Chopin is overpriced anyway. Just because it’s on the top shelf in the liquor store doesn’t necessarily mean it’s better.
umm giselle is going out with leo de caprio. heidi klum;s the one going out with seal.
i say because i love.
ahh shit. thanks for the correction.
Still, I think I’ll leave it.
That part of the post, like so much else of it, is written from the point of view of Green’s consciousness. Therefore I attribute the error to “him”.
And that folks is intellectual honesty. HUZZAH!
*lies*Absolutely*lies*
But really, did anyone really think I’d write that in my own voice? The model mix-up, yeah, but the tone?*
Come on people, we have one racist sexist bigot around here and his name is Brad R.!
*To anticipate the inevitable “But RETARDO, why can’t you tell them apart unless you consider *all* supermodels and all women soulless interchangebale meatholes?!?!” Well, you got me, Ann.
>Does he wear a pith hat when he writes?
No, he drinkth pith vodka.
Okay, what the hell are the asterisks for?
That Green putz is still around? I thought by now he would have been exposed as a figment of Bret Easton Ellis’ imagination. Ah, well.
I love in particular how he goes from this:
In the Cold War, the threat of losing an American city or three was quite small …
to this:
The Cold War was easier in another respect: there’s really nothing like the ever-present threat of total annihilation to focus the mind …
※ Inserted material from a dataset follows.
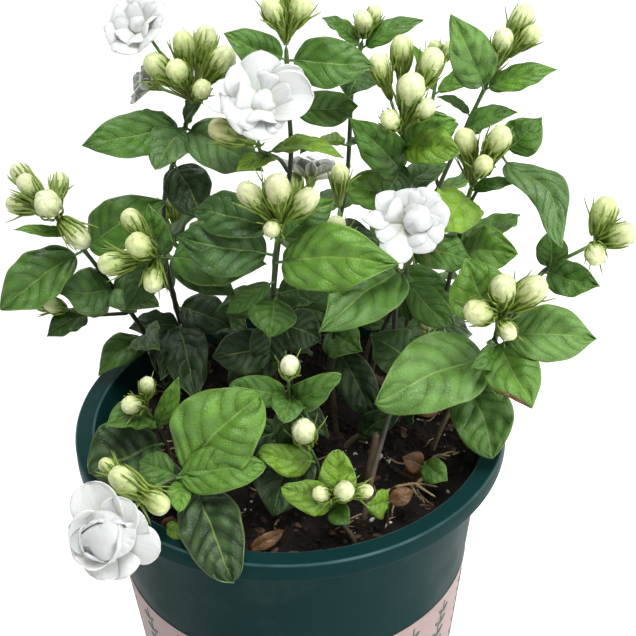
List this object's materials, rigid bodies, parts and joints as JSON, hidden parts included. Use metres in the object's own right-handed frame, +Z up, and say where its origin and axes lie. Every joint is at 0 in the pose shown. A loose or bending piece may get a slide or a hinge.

… in the space of just a single intervening paragraph.
Uh, so which was it Americanpsychopundit? A “quite small” threat from the Soviets, or “the ever-present threat of total annhilation”?
I’m very confused.
“Clap louder, damn you!”
I have no hands, can I whap my penis on my forhead?
Retardo, thanks for the linky
Glennocidal Tendencies: American Psycho Version
Is Patrick Bateman alive and well and living in Colorado? Maybe. If so, he’s changed his name to Stephen Green and he’s no longer content with petty things, like allowing his envy of friends’ superior business cards drive him…
Uh, so which was it Americanpsychopundit? A “quite small” threat from the Soviets, or “the ever-present threat of total annhilation”?
Both, silly.
That Union Soviet Socialist of Republics (the CCC of P) was hella resourceful.